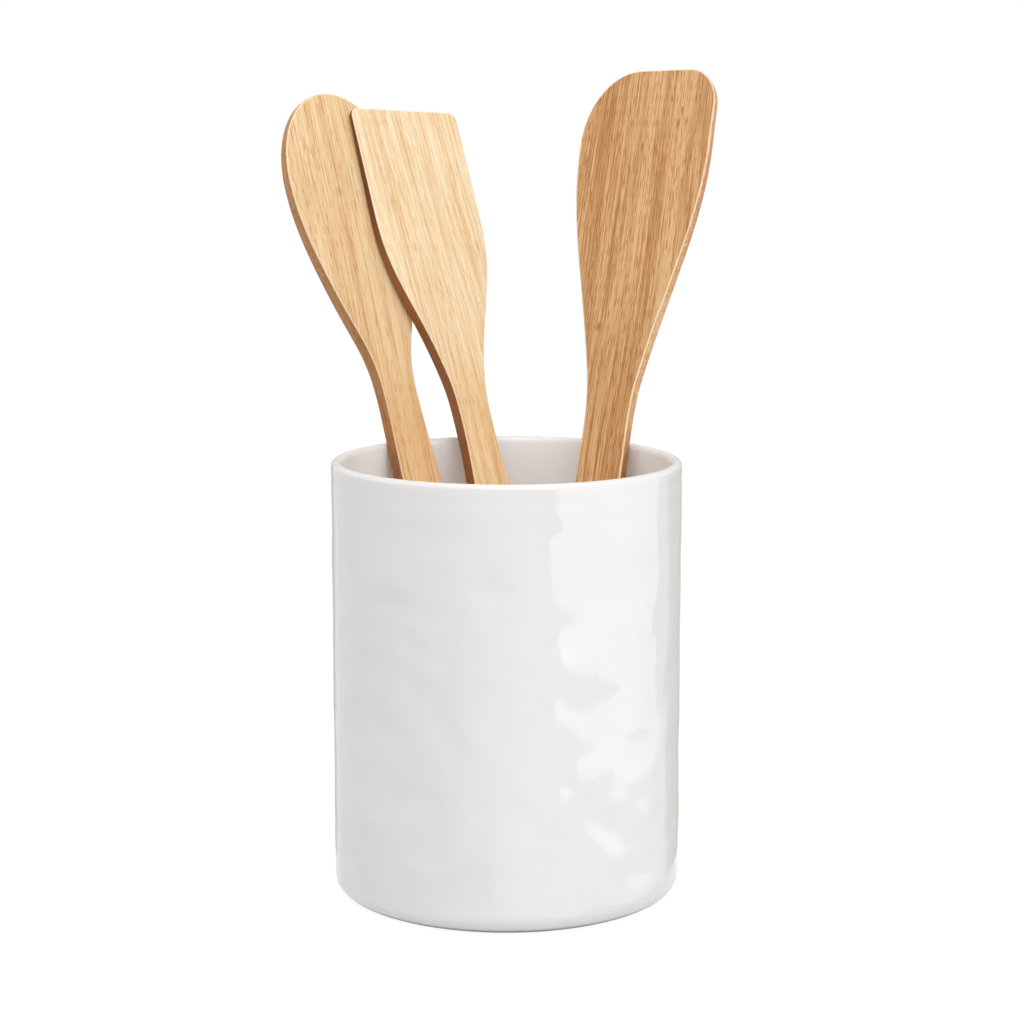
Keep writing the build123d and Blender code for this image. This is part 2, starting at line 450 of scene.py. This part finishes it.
def beech(name, piece, seed, slant, contrast, flecks, tones, edge, painted_rim_shade, sides, side_shade_height):
    """Straight-grained beech: long soft streaks, fine lines along them and short pores, with a
    painted highlight along the rounded edges, painted shade towards the rim, and sides whose tints
    paint light and shade.
    """
    material, wires = new_material(name)
    middle, turn, front = own_frame(piece)
    turn.rotate_axis("Z", radians(slant))
    place = coordinates(wires, "Object")
    normal = coordinates(wires, "Normal")
    own = wires.node(
        "ShaderNodeMapping", {"vector_type": "TEXTURE"},
        {"Vector": place, "Location": middle, "Rotation": turn, "Scale": (mm, mm, mm)},
    )
    wander = own.noise((0.02, 0.006, 0.02), 1.0) - 0.5
    shift = {"X": wander * grain_wander + seed, "Y": seed * seed_step, "Z": 0.0}
    drift = wires.node("ShaderNodeCombineXYZ", {}, shift)
    grain = wires.node("ShaderNodeVectorMath", {"operation": "ADD"}, {0: own, 1: drift})

    layers = {}
    shade = 0
    for layer, (scale, detail, strength) in grain_layers.items():
        layers[layer] = grain.noise(scale, detail) - 0.5
        shade = shade + layers[layer] * strength
    pores = grain.noise((4.0, 0.18, 3.2), 0.0).between(0.54, 0.72)
    gathered = grain.noise((0.25, 0.03, 0.2), 1.0).between(0.35, 0.65)
    pores = pores * (0.5 + gathered * 0.5)
    shade = (shade - pores * flecks) * contrast + grain_middle

    dark, mid, light = tones
    tone = (shade * 2).colour(dark, mid)
    tone = (shade * 2 - 1).colour(tone, light)
    facing = abs(normal.along(front))
    edge_on = facing.between(*side_facing)
    # Painted highlight along the rounded edges between the faces and the narrow sides.
    painted_edge_highlight = facing.between(*edge_highlight_facing) * (1 - edge_on)
    tone = (painted_edge_highlight * edge_highlight_share).colour(tone, edge)
    height = place.part("Z")
    # Painted shade: the faces darken towards the rim.
    tone = tone.tinted(height.between(*painted_rim_shade_height), painted_rim_shade)
    # Side tints: the edge grain's own tone plus painted light on lit sides and painted shade on
    # shaded sides and below the rim.
    tone = tone.tinted(edge_on, height.between(*side_shade_height).colour(*sides))

    relief = layers["lines"] + layers["hairs"] - pores
    shader = wires.node("ShaderNodeBsdfPrincipled", {}, {
        "Base Color": tone,
        "Roughness": wood_roughness + pores * pore_roughness,
        "Specular IOR Level": wood_shine,
        "Normal": bump(wires, 0.3, wood_relief, relief),
    })
    finish_material(wires, shader)
    return material


# Each utensil's wood: dark, middle and light tones, the tone of the painted highlight on its rounded
# edges, the tint of the painted shade towards the rim, and tints of its sides high up and low down,
# which are their edge-grain tone plus painted light and shade
utensils = {
    "round_spatula": {
        "slot": "light_beech", "seed": 13.0, "slant": -2.0, "contrast": 0.8, "flecks": 0.8,
        "tones": ((0.54, 0.279, 0.113), (0.684, 0.464, 0.243), (0.774, 0.594, 0.36)),
        "edge": (0.81, 0.666, 0.468), "painted_rim_shade": (0.93, 0.80, 0.67),
        "sides": ((0.66, 0.47, 0.33), (0.42, 0.28, 0.20)), "side_shade_height": (0.174, 0.152),
    },
    "turner": {
        "slot": "light_beech", "seed": 57.0, "slant": 2.0, "contrast": 0.8, "flecks": 0.7,
        "tones": ((0.621, 0.378, 0.18), (0.738, 0.549, 0.324), (0.801, 0.684, 0.477)),
        "edge": (0.828, 0.72, 0.558), "painted_rim_shade": (0.96, 0.84, 0.71),
        "sides": ((0.19, 0.075, 0.03), (0.40, 0.20, 0.10)), "side_shade_height": (0.262, 0.225),
    },
    "corner_spatula": {
        "slot": "brown_beech", "seed": 91.0, "slant": 0.0, "contrast": 1.0, "flecks": 1.0,
        "tones": ((0.36, 0.149, 0.045), (0.495, 0.266, 0.108), (0.621, 0.387, 0.18)),
        "edge": (0.81, 0.666, 0.468), "painted_rim_shade": (1.0, 0.98, 0.94),
        "sides": ((1.35, 1.40, 1.50), (0.56, 0.44, 0.35)), "side_shade_height": (0.174, 0.152),
    },
}


# Pieces

crock = turn_crock()
leave_waves(crock)
bpy.ops.object.shade_smooth()
crock.data.materials.clear()
crock.data.materials.append(glaze())
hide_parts("crock")
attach(crock, "crock")

for node, wood in utensils.items():
    piece = carve(node, "beech_" + node)
    slot = wood.pop("slot")
    piece.data.materials.clear()
    piece.data.materials.append(beech(slot + "_" + node, piece, **wood))
    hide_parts(node)
    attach(piece, node)


# Stage

table_radius = 0.085
floor_radius = 9.0
floor_sides = 96
floor_grey = 0.70
floor_glow = 1.15
seen_glow_share = 0.8
mirrored_glow_share = 0.75

# White room, with a grey wall behind and a bright wall at the right that only reflections see
room_fill = 0.6
grey_wall_way = (0.225, 0.974, 0.0)
grey_wall_edges = (0.777, 0.807)
grey_wall_tone = (0.60, 0.59, 0.55)
bright_wall_way = (0.707, -0.707, 0.0)
bright_wall_edges = (-0.15, 0.92)
bright_wall_gain = 0.7
low_edges = (0.18, 0.26)
low_gain = 0.8

# Lamps: bearing from the camera side towards +X, distance, height, width and brightness
lamps = {
    "key_softbox": (45, 1.0, 0.90, 0.7, 2.0),
    "front_softbox": (5, 0.75, 1.25, 0.9, 2.05),
    "left_softbox": (-80, 1.0, 0.8, 0.9, 0.25),
    "ceiling_softbox": (0, 0.02, 1.3, 1.2, 1.4),
}
aim_height = 0.15

# Side panel: its outline is across and up, in metres
panel_bearing = 78
panel_distance = 0.9
panel_brightness = 3.6
panel_fade = (-0.3, 0.46)
panel_far_tone = (0.6, 0.6, 0.6)
panel_outline = (
    (-1.00, 0.30), (-0.95, -0.02), (-0.86, -0.10), (-0.80, -0.17), (-0.52, -0.175),
    (-0.26, -0.175), (0.0, -0.18), (0.3, -0.21), (0.665, -0.235), (0.665, 0.30),
)


def seen_directly(wires):
    """1 for what the camera, a reflection or clear glass sees, 0 for light on the object."""
    missed = 1.0
    for kind in ("Is Camera Ray", "Is Glossy Ray", "Is Transmission Ray"):
        missed = (1 - ray(wires, kind)) * missed
    return 1 - missed


def floor_material():
    """White, and shaded a little by what stands on it."""
    material, wires = new_material("white_floor")
    matt = wires.node("ShaderNodeBsdfDiffuse", {}, {"Color": (*[floor_grey] * 3, 1)})
    glow = wires.node("ShaderNodeEmission", {}, {"Color": (1, 1, 1, 1), "Strength": floor_glow})
    share = ray(wires, "Is Camera Ray") * seen_glow_share
    share = share + ray(wires, "Is Glossy Ray") * mirrored_glow_share
    surface = wires.node("ShaderNodeMixShader", {}, {0: share, 1: matt, 2: glow})
    finish_material(wires, surface)
    return material


def add_circle(name, sides, radius, fill):
    bpy.ops.object.select_all(action="DESELECT")
    bpy.ops.mesh.primitive_circle_add(vertices=sides, radius=radius, fill_type=fill)
    circle = bpy.context.object
    circle.name = name
    return circle


def lay_floor():
    """A white table under the crock, level with a wide floor that the glaze doesn't mirror."""
    material = floor_material()
    table = add_circle("white_table", floor_sides, table_radius, "NGON")
    floor = add_circle("white_floor", floor_sides, table_radius, "NOTHING")
    bpy.ops.object.mode_set(mode="EDIT")
    bpy.ops.mesh.select_all(action="SELECT")
    bpy.ops.mesh.extrude_region_move(TRANSFORM_OT_translate={"value": (0, 0, 0)})
    bpy.ops.transform.resize(value=(floor_radius / table_radius,) * 3, center_override=(0, 0, 0))
    bpy.ops.mesh.select_all(action="SELECT")
    bpy.ops.mesh.normals_make_consistent(inside=False)
    bpy.ops.object.mode_set(mode="OBJECT")
    floor.visible_glossy = False
    for part in (table, floor):
        part.data.materials.append(material)


def lay_world():
    """White all round; less of it lights the object. Reflections also show the two walls."""
    world = bpy.data.worlds.new("white_room")
    bpy.context.scene.world = world
    world.use_nodes = True
    world.node_tree.nodes.clear()
    wires = Wire(world.node_tree)
    way = coordinates(wires, "Generated")
    glossy = ray(wires, "Is Glossy Ray")
    grey = glossy * way.along(grey_wall_way).between(*grey_wall_edges)
    low = way.along((0, 0, -1)).between(*low_edges)
    bright = glossy * way.along(bright_wall_way).between(*bright_wall_edges)
    bright = bright * (low * low_gain + bright_wall_gain)
    colour = grey.colour((1, 1, 1), grey_wall_tone)
    strength = seen_directly(wires) * (1 - room_fill) + room_fill + bright
    room = wires.node("ShaderNodeBackground", {}, {"Color": colour, "Strength": strength})
    wires.node("ShaderNodeOutputWorld", {}, {"Surface": room})


def around(bearing, distance, height):
    """A place at a distance from the crock's axis."""
    turn = radians(bearing)
    return Vector((distance * sin(turn), -distance * cos(turn), height))


def hang_lamp(name, bearing, distance, height, width, brightness):
    """A soft square lamp that faces the crock's axis."""
    light = bpy.data.lights.new(name, "AREA")
    light.shape = "RECTANGLE"
    light.size = width
    light.size_y = width
    light.energy = brightness * pi * width * width
    lamp = bpy.data.objects.new(name, light)
    bpy.context.scene.collection.objects.link(lamp)
    lamp.location = around(bearing, distance, height)
    lamp.rotation_mode = "QUATERNION"
    aim = Vector((0, 0, aim_height)) - lamp.location
    lamp.rotation_quaternion = aim.to_track_quat("-Z", "Y")
    lamp.visible_camera = False


def hang_panel(name):
    """A bright panel that only reflections see, less bright at its far end."""
    middle = around(panel_bearing, panel_distance, 0)
    turn = radians(panel_bearing)
    across = Vector((cos(turn), sin(turn), 0))
    panel = add_circle(name, len(panel_outline), panel_distance, "NGON")
    for vertex, (sideways, up) in zip(panel.data.vertices, panel_outline):
        vertex.co = middle + across * sideways + Vector((0, 0, up))
    material, wires = new_material(name)
    far_end = coordinates(wires, "Object").part("Y").between(*panel_fade)
    tone = far_end.colour((1, 1, 1), panel_far_tone)
    sockets = {"Color": tone, "Strength": panel_brightness}
    finish_material(wires, wires.node("ShaderNodeEmission", {}, sockets))
    panel.data.materials.append(material)
    panel.visible_camera = False
    panel.visible_diffuse = False
    panel.visible_transmission = False
    panel.visible_shadow = False


lay_floor()
lay_world()
for lamp_name, settings in lamps.items():
    hang_lamp(lamp_name, *settings)
hang_panel("side_panel")


# Camera: at the photograph's angle, without a shift, so that other views stay centred

image_width = 1024
camera_place = (0.0021, -0.92468, 0.29768)
camera_tilt = 9.396
focal_pixels = 2480.0

camera = bpy.data.cameras.new("camera")
camera.sensor_width = 36
camera.lens = focal_pixels / image_width * camera.sensor_width
camera_object = bpy.data.objects.new("camera", camera)
bpy.context.scene.collection.objects.link(camera_object)
camera_object.location = camera_place
camera_object.rotation_euler = (radians(90 - camera_tilt), 0, 0)
camera.clip_start = 0.01
bpy.context.scene.camera = camera_object

bpy.context.scene.view_settings.view_transform = "Standard"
============================================================
YOUR INSTRUCTIONS
Nothing but the lines from the one with "hide_parts(node)" through the one with "mirrored_glow_share = 0.75" should be retyped; include both and keep them exact.

ANSWER TO THE TASK
    hide_parts(node)
    attach(piece, node)


# Stage

table_radius = 0.085
floor_radius = 9.0
floor_sides = 96
floor_grey = 0.70
floor_glow = 1.15
seen_glow_share = 0.8
mirrored_glow_share = 0.75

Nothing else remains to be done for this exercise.